Wahyudi menjelaskan, Raihan telah berlatih sepak bola di Ragunan Soccer School sejak usia 8 tahun. Awalnya Raihan hanya bisa menendang dan mengontrol bola menggunakan kaki kanan. Kemudian jajaran pelatih Ragunan berupaya melatih dia agar bisa menggunakan kaki kiri dan kanan. “Setelah itu kami latih terus kaki kirinya,” katanya.

Raihan mengisahkan, di luar sesi berlatih tim, ia selalu menambah porsi latihan sendiri. Kemampuan menendang pada kedua kaki juga ia peroleh berkat ketekunan berlatih di rumah. Raihan menyempatkan diri melatih operan dengan memantulkannya di tembok menggunakan kaki kiri. Kebiasaan itu membuat kaki kirinya menjadi hidup. Akurasi tendangan kaki kirinya kini menyamai kaki kanan yang merupakan kaki dominannya.

Selain itu, siswa kelas 8 Diklat Ragunan ini rutin berlatih fisik. Bagi Raihan, ketahanan fisik dan stamina sangat penting, terlebih ia kerap berubah-ubah posisi sebagai pemain bertahan dan penyerang. Tugas itu menuntut stamina yang prima karena area jelajah Raihan menjadi sangat luas.

Setiap hari ia berlatih dua kali, pagi dan sore hari. Menu latihan fisik yang biasa ia lahap sehari-hari meliputi jogging, berenang, dan sprint pendek.

“Di asrama sangat ketat diatur pola makan dan tidur. Itu bermanfaat untuk fisik juga,” kata Raihan.

Pihak Diklat Ragunan melarang para siswanya tidur larut malam. Paling lambat Raihan sudah tidur pada pukul 21.00. Untuk makanan dan asupan nutrisi diutamakan makanan yang mengandung banyak kalori. Daging, sayuran, dan susu tidak pernah absen ia konsumsi. Untuk susu, ia meminumnya pada pagi dan sore.

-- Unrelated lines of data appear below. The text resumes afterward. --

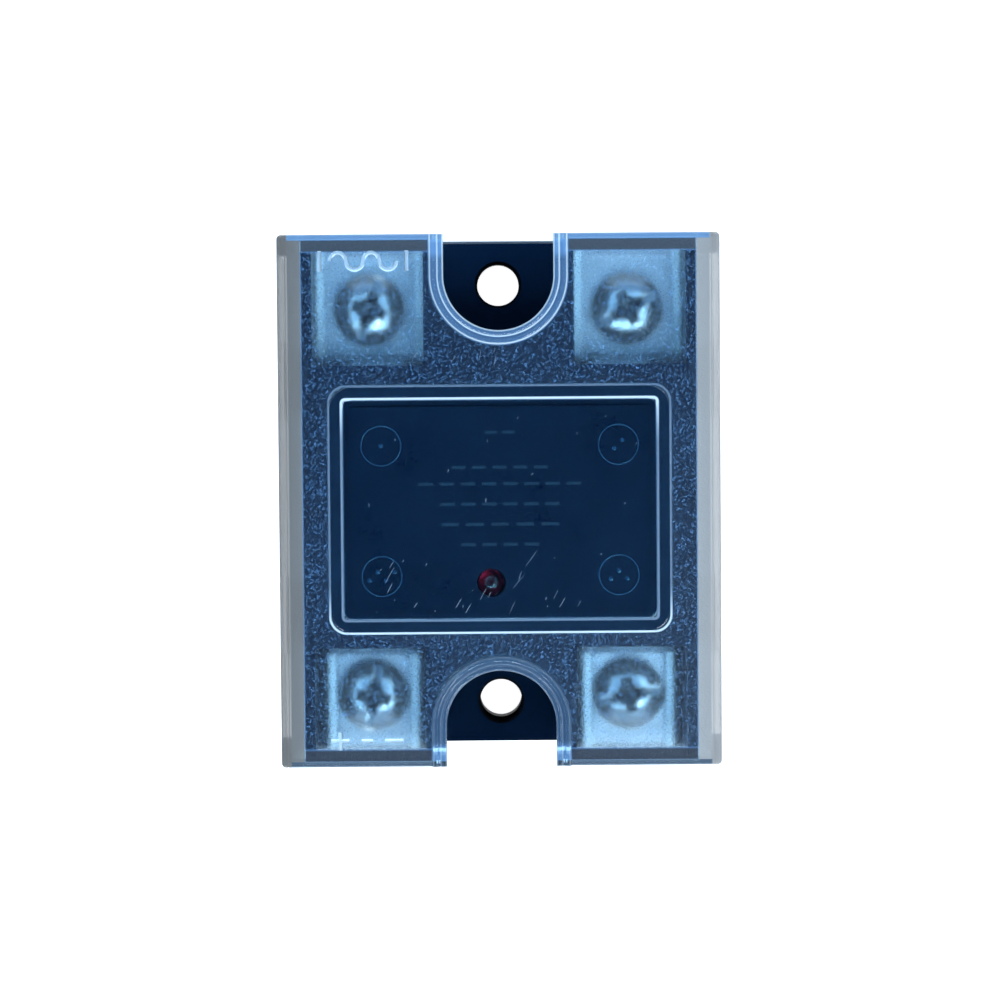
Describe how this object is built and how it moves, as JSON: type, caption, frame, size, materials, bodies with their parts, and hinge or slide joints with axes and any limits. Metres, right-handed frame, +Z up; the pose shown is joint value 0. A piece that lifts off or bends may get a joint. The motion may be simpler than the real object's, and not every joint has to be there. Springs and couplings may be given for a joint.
{
  "type": "solid state relay",
  "caption": "Flat panel-mount solid state relay: metal base, potted dark housing, screw terminals with wire clamps and a frosted clip-on cover with a clear window.",
  "frame": {"origin": "centre of the base plate's underside", "axes": "+Z up through the cover, +Y towards the output terminals, +X to the right seen from above"},
  "size_m": [0.0478, 0.058, 0.028],
  "materials": {
    "base_plate": "satin",
    "solder_layer": "satin",
    "ceramic_substrate": "satin",
    "copper_pads": "satin",
    "thyristor_chips": "gloss",
    "chip_clips": "satin",
    "tinned_wire": "gloss",
    "potting_compound": "satin",
    "housing": "satin",
    "terminal_metal": "satin",
    "nut_metal": "satin",
    "control_board": "satin",
    "optocoupler": "satin",
    "input_resistor": "satin",
    "input_diode": "satin",
    "drive_transistor": "satin",
    "gate_resistor": "satin",
    "snubber_resistor": "satin",
    "snubber_capacitor": "satin",
    "surge_absorber": "satin",
    "indicator_led": "gloss",
    "clamp_metal": "satin",
    "screw_metal": "gloss",
    "cover": "frosted"
  },
  "bodies": {
    "root": {"base_plate": "base_plate", "solder_layer": "solder_layer", "ceramic_substrate": "ceramic_substrate", "copper_pads": "copper_pads", "thyristor_chips": "thyristor_chips", "chip_clips": "chip_clips", "gate_pins": "tinned_wire", "potting_compound": "potting_compound", "housing": "housing", "output_terminal_1": "terminal_metal", "output_terminal_2": "terminal_metal", "input_terminal_3": "terminal_metal", "input_terminal_4": "terminal_metal", "captive_nuts": "nut_metal", "control_board": "control_board", "optocoupler": "optocoupler", "input_resistor": "input_resistor", "input_diode": "input_diode", "drive_transistor": "drive_transistor", "gate_resistor": "gate_resistor", "snubber_resistor": "snubber_resistor", "snubber_capacitor": "snubber_capacitor", "surge_absorber": "surge_absorber", "indicator_led": "indicator_led", "led_leads": "tinned_wire"},
    "cover": {"cover": "cover"},
    "clamp_1": {"wire_clamp_1": "clamp_metal"},
    "screw_1": {"terminal_screw_1": "screw_metal"},
    "clamp_2": {"wire_clamp_2": "clamp_metal"},
    "screw_2": {"terminal_screw_2": "screw_metal"},
    "clamp_3": {"wire_clamp_3": "clamp_metal"},
    "screw_3": {"terminal_screw_3": "screw_metal"},
    "clamp_4": {"wire_clamp_4": "clamp_metal"},
    "screw_4": {"terminal_screw_4": "screw_metal"}
  },
  "joints": [
    {"name": "cover_lift", "type": "slide", "parent": "root", "child": "cover", "axis": [0, 0, 1], "range_m": [0, 0.024]},
    {"name": "clamp_1_rise", "type": "slide", "parent": "root", "child": "clamp_1", "axis": [0, 0, 1], "range_m": [0, 0.0035]},
    {"name": "screw_1_turn", "type": "hinge", "parent": "clamp_1", "child": "screw_1", "pos_m": [-0.0142, 0.0208, 0.0196], "axis": [0, 0, 1], "range_deg": [0, 1805]},
    {"name": "clamp_2_rise", "type": "slide", "parent": "root", "child": "clamp_2", "axis": [0, 0, 1], "range_m": [0, 0.0035]},
    {"name": "screw_2_turn", "type": "hinge", "parent": "clamp_2", "child": "screw_2", "pos_m": [0.0142, 0.0208, 0.0196], "axis": [0, 0, 1], "range_deg": [0, 1805]},
    {"name": "clamp_3_rise", "type": "slide", "parent": "root", "child": "clamp_3", "axis": [0, 0, 1], "range_m": [0, 0.0035]},
    {"name": "screw_3_turn", "type": "hinge", "parent": "clamp_3", "child": "screw_3", "pos_m": [0.0141, -0.0218, 0.0196], "axis": [0, 0, 1], "range_deg": [0, 1805]},
    {"name": "clamp_4_rise", "type": "slide", "parent": "root", "child": "clamp_4", "axis": [0, 0, 1], "range_m": [0, 0.0035]},
    {"name": "screw_4_turn", "type": "hinge", "parent": "clamp_4", "child": "screw_4", "pos_m": [-0.0141, -0.0218, 0.0196], "axis": [0, 0, 1], "range_deg": [0, 1805]}
  ],
  "couplings": [
    {"joint": "screw_1_turn", "follows": "clamp_1_rise", "rad_per_m": 8976},
    {"joint": "screw_2_turn", "follows": "clamp_2_rise", "rad_per_m": 8976},
    {"joint": "screw_3_turn", "follows": "clamp_3_rise", "rad_per_m": 8976},
    {"joint": "screw_4_turn", "follows": "clamp_4_rise", "rad_per_m": 8976}
  ]
}
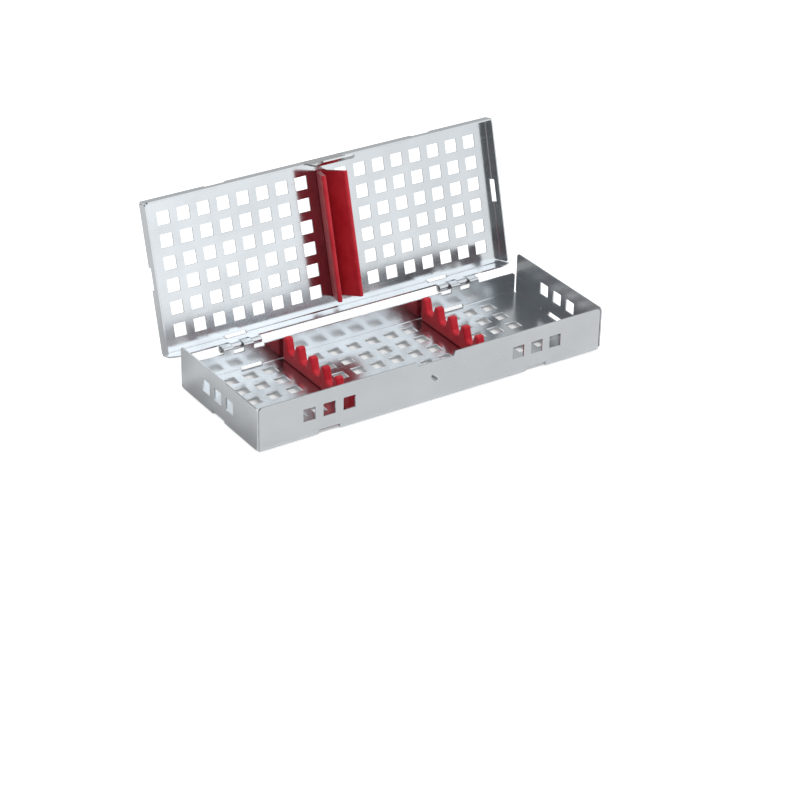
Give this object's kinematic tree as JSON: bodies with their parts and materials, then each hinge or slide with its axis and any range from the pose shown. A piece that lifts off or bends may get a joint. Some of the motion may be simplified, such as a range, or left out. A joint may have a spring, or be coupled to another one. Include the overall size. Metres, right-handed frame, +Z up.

“Makan gorengan itu dilarang. Pokoknya pola makan dan istirahat diatur,” ucapnya.

Generalis

Pelatih tim nasional U-16 Indonesia Fachri Husaini berpendapat, pesepak bola usia muda semestinya memang mencoba bermain di banyak posisi atau menjadi generalis. Adapun spesialisasi biasanya berlangsung secara natural. Dalam artian, ketika pesepak bola beranjak dewasa, ia akan menemukan satu posisi yang menjadi keahliannya.

“Tidak buruk menjadi generalis di usia muda. Pesepak bola muda memang harus bisa mengisi banyak posisi,” ujar Fachri melalui telewicara, Kamis (18/10/2018).

Justru menurut Fachri, pesepak bola yang serba bisa memberi keuntungan bagi diri pemain itu sendiri. Menit bermain bagi pemain itu akan lebih banyak. Pelatih, kata Fachri, membutuhkan pemain-pemain yang bisa bermain di banyak posisi. Hal itu mengantisipasi adanya pemain yang cedera.

Di tim nasional U-16 pun banyak pemain yang serba bisa. Fachri menjelaskan, pemain belakang timnas U-16, Fadil dan Komang, pun sebenarnya menempati pos yang bukan posisi asli mereka.

Mereka awalnya merupakan pemain tengah, bukan pemain belakang. Namun karena kebutuhan tim, mereka akhirnya diplot mengawal lini belakang timnas U-16.

“Andre Oktavian juga bukan pemain gelandang, melainkan biasa beroperasi di sayap. Tetapi dia bisa tetap bermain bagus di posisi yang bukan posisi keahliannya. Tidak perlu khawatir, justru lebih banyak positifnya menjadi generalis,” tutur Fachri.

Raihan dan sejumlah pemain usia muda di timnas U-16 menunjukkan teori manajemen, khususnya sumber daya manusia yang mengatakan orang-orang generalis sulit mempunyai prestasi sebagus para spesialis adalah tidak selamanya sesuai. Mereka membuktikan dengan segala keserbabisaannya bisa berkontribusi dan berprestasi bagi tim masing-masing. Ternyata menjadi biasa-biasa saja pun bisa menjadi luar biasa.